Ticket cost is $30 if purchased in advance, or $35 at the door. Children under age 12 cost $10 in advance or $15 at the door. Children under age 5 are admitted free.
Very Important Bites tickets, which include special dining under a tent with beer lounge, are $75.
Tickets are available online at www.knoxvilletickets.com and at Goin Postal, 11519 Kingston Pike and CH Interiors and Gifts, 12556 Kingston Pike. For more information, call 865-307-2486 or email@example.com
The alliance voted unanimously to extend an invitation to possible event food vendors outside of Town limits, with four tents available as of March 20.
This would allow “some other upscale, sit-down type restaurants that cater to a Farragut audience, residents of Farragut,” Krempasky said.
Concerning other sponsors, Krempasky said, “Josh Hemphill State Farm is supplying 800 [goodie] bags and giving us $100. … As people leave the festival, we’ll hand out these goodie bags.”
In other business:
• announced that Farragut 13.1 “half-marathon,” set to begin Saturday morning, Oct. 28, would move its start and finish line to “the old Kroger parking lot” along Kingston Pike.
“They want to have a party atmosphere after everybody comes back in,” David Purvis, FBA member, said. “They’re trying to add a theme to it.”

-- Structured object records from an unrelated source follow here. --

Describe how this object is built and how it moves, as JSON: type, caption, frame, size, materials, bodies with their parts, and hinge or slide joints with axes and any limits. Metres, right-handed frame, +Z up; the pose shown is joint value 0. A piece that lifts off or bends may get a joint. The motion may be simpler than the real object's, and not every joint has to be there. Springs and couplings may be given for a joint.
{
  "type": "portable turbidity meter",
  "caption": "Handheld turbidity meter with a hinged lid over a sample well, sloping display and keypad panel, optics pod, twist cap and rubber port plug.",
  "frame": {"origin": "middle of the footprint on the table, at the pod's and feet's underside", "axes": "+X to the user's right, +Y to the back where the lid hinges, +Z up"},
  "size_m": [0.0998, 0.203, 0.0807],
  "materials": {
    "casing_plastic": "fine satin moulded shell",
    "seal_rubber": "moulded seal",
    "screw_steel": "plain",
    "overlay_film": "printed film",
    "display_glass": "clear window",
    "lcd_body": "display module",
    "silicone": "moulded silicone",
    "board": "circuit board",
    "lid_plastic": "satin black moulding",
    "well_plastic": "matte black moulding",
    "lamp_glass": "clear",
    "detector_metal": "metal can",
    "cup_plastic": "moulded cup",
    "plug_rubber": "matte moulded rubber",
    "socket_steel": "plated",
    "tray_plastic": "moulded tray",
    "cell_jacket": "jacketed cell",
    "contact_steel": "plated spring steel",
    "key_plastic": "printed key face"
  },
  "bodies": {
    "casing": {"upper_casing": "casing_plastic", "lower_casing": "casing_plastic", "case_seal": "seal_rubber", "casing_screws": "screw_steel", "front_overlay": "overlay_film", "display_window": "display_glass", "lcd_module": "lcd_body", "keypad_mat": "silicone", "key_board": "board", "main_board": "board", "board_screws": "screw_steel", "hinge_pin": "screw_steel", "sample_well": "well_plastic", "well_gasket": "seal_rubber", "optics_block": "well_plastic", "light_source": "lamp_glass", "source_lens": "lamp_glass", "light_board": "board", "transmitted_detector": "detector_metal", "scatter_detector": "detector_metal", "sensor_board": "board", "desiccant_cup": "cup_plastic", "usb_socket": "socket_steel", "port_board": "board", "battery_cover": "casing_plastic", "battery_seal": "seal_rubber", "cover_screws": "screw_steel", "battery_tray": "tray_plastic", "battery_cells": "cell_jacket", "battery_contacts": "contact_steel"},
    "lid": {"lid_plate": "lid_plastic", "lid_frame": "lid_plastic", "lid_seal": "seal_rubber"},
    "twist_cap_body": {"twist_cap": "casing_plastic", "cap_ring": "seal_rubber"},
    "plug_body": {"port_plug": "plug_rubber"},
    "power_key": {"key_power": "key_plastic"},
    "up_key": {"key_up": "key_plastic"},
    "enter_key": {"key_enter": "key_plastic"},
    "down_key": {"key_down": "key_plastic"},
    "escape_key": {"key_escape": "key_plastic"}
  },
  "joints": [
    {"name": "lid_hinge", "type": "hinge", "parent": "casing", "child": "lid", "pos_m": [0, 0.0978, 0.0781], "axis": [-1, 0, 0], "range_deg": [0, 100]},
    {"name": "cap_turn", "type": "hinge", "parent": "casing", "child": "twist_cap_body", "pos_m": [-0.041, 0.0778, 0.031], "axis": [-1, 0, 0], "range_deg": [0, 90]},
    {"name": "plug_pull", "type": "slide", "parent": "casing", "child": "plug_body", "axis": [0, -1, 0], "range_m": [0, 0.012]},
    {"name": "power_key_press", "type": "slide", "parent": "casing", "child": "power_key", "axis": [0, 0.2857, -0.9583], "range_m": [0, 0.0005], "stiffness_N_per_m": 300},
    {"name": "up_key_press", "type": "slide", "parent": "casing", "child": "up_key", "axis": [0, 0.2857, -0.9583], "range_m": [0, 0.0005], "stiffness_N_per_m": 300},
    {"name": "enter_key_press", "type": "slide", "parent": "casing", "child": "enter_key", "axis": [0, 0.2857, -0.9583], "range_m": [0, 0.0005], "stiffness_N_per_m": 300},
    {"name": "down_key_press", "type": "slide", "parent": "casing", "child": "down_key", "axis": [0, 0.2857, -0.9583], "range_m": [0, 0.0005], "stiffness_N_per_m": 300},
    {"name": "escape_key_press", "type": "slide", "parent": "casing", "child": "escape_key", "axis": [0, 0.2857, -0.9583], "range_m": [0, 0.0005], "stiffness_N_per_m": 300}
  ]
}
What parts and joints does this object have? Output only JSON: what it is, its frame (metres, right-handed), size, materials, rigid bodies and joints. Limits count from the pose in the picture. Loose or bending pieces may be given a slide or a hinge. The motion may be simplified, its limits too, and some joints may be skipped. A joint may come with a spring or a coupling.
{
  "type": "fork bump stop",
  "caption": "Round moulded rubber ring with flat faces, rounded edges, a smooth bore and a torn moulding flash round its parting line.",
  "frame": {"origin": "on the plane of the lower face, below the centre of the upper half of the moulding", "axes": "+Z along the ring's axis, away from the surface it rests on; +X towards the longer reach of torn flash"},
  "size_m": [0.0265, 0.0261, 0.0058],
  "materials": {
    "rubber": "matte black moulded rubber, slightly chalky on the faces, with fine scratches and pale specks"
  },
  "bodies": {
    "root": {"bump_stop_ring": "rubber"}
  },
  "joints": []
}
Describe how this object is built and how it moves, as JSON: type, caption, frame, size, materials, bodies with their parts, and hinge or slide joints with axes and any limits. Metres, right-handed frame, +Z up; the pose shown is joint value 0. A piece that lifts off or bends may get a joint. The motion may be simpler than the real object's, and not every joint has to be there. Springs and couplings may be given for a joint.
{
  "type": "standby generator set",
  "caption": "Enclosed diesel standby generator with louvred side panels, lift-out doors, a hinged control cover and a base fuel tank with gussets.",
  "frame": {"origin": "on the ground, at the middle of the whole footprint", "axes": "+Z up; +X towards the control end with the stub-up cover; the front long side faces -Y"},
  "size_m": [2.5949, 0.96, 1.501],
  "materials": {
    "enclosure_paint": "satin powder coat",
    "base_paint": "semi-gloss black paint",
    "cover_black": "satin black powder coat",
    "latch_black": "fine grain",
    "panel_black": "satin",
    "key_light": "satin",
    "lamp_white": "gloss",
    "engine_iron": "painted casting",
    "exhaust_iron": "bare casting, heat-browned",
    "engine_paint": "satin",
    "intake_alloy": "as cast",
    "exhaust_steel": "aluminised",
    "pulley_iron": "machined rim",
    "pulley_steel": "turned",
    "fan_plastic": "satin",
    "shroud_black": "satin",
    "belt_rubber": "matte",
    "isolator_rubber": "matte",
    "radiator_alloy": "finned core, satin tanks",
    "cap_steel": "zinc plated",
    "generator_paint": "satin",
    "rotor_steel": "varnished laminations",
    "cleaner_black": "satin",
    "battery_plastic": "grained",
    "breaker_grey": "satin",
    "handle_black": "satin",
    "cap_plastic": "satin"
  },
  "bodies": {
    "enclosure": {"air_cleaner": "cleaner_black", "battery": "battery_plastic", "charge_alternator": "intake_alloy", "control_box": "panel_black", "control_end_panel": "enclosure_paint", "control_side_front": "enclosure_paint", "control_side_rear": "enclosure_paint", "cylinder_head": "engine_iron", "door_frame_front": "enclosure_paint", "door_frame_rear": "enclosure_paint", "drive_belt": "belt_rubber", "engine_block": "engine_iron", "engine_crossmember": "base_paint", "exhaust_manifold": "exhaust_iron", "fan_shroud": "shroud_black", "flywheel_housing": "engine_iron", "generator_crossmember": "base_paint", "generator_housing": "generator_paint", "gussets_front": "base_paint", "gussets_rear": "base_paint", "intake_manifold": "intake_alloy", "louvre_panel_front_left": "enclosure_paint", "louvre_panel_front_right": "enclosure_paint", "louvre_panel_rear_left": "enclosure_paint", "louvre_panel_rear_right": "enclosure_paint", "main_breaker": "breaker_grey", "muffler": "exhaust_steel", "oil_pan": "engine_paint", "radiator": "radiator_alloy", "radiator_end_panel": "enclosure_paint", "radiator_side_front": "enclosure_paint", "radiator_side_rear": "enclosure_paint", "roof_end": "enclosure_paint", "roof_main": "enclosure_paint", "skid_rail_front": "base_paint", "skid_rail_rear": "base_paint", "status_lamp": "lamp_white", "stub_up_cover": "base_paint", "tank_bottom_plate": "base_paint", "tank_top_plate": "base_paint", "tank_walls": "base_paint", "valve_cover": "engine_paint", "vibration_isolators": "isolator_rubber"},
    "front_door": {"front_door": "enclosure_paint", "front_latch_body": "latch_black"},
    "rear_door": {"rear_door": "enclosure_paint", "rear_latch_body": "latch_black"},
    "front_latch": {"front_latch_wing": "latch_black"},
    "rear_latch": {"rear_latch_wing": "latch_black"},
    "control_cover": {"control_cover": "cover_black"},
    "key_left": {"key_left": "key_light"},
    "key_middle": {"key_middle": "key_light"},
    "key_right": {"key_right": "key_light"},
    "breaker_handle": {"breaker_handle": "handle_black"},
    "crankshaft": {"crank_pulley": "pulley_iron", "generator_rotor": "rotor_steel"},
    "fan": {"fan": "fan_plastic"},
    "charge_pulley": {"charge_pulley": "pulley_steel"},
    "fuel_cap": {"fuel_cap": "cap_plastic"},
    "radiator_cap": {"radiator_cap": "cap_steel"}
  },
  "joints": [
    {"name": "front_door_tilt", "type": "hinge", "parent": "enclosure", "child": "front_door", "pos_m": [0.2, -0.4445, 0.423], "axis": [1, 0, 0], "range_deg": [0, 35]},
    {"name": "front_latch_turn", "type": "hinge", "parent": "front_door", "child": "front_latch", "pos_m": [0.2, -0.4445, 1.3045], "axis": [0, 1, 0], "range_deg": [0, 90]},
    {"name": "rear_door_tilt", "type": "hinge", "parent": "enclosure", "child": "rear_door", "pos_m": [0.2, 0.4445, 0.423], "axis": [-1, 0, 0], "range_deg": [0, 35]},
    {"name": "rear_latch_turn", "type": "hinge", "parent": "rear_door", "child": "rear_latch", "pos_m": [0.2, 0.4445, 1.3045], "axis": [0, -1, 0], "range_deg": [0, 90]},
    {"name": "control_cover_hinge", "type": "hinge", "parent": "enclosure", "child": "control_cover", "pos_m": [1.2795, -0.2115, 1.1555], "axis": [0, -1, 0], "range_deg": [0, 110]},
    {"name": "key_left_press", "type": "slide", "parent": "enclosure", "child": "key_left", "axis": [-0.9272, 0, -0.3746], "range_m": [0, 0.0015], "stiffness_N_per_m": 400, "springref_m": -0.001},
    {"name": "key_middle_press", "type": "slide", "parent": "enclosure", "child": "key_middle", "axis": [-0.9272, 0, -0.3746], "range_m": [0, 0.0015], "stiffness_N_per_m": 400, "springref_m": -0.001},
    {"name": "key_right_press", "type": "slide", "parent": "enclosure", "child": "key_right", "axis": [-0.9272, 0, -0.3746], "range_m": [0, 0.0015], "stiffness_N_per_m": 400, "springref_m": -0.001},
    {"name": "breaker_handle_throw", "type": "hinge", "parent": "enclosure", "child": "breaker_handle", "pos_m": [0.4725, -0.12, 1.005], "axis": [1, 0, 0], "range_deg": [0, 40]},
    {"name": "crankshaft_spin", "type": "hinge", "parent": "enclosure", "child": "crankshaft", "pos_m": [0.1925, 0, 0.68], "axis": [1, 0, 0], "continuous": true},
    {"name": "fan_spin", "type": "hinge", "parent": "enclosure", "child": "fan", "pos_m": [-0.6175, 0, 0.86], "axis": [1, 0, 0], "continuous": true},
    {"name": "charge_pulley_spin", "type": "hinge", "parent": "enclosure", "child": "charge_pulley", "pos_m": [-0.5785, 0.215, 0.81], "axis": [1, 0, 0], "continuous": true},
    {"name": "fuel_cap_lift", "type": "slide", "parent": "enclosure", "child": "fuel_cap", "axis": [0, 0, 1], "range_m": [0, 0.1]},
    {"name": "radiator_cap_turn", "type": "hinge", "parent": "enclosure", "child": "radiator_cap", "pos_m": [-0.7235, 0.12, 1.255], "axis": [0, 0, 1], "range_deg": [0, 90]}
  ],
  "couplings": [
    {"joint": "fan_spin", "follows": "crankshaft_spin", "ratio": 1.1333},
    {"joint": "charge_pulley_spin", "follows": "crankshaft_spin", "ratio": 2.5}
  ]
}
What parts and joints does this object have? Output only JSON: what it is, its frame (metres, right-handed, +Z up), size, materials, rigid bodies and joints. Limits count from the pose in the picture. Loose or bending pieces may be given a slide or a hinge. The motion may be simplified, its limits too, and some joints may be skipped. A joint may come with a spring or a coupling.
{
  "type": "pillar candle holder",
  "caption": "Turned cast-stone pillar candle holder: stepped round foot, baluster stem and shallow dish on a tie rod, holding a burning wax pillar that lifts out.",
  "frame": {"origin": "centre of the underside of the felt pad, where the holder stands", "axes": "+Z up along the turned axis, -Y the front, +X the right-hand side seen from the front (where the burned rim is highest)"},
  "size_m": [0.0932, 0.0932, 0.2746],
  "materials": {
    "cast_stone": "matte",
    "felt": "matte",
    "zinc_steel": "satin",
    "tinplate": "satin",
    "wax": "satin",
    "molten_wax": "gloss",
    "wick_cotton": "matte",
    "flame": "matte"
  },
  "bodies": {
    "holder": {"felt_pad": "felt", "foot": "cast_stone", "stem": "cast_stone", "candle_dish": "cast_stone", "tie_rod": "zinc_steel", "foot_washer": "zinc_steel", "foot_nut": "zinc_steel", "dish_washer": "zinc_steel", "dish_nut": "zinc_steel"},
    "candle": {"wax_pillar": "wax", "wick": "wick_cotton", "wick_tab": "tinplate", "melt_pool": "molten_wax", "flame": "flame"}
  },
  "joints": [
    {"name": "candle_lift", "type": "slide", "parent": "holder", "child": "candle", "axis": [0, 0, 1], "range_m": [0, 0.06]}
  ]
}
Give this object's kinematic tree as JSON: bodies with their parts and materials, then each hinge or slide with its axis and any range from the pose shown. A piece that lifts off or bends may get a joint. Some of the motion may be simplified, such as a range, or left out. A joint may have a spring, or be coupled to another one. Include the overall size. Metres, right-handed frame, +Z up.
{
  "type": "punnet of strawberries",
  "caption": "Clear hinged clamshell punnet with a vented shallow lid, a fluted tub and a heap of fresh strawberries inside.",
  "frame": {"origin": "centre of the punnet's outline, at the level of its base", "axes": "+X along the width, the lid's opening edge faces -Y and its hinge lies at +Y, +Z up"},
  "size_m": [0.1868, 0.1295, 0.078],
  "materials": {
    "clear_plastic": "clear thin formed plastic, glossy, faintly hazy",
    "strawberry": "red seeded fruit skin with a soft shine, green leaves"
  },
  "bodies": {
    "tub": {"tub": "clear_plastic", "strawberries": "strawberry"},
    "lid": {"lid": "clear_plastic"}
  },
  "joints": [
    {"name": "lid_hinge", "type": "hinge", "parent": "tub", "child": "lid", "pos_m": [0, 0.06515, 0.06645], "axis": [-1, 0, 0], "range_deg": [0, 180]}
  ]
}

Krempasky met with Knoxville Track Club officials “who are more excited than we could ever be” about 13.1, adding, “They would like us to solicit merchants to put tents up. They want beer there for sure.”
• Ligdis announced that FBA member Tony Cox, who was absent, had agreed to chair the alliance’s newly created “Shop Farragut Content Committee,” which would recommend “a way to redesign and make our app more user friendly. And make it easier for people to find [business] offers.”
[Cox is president of Republic Newspapers, Inc., parent company of farragutpress].
“One of the things we did was we created an Instagram page, because if you market to 20-somethings you don’t market through Facebook,” Ligdis added. “… Our constituency is not just made up of 40 and above.”
• Through graphic design work led by Tony Christen, production manager of farragutpress, a prototype FBA/Shop Farragut bro-chure was introduced and distributed for feedback “at a couple of [Farragut West Knox Chamber of Commerce] networkings,” Krempasky said.
“I want to thank Tony Christen at the farragutpress, he’s the production guy there. He helped make it look pretty,” Krempasky added. “And got things lined up to go to a printer.”
While possibly looking to edit the brochure design, members expressed various compliments and reservations. A final draft is expected to be ready by the next FBA meeting Thursday, April 20.
• Krempasky announced that FBA “now has over 300 businesses in our business directory. When I took over [last November] it was at 240.”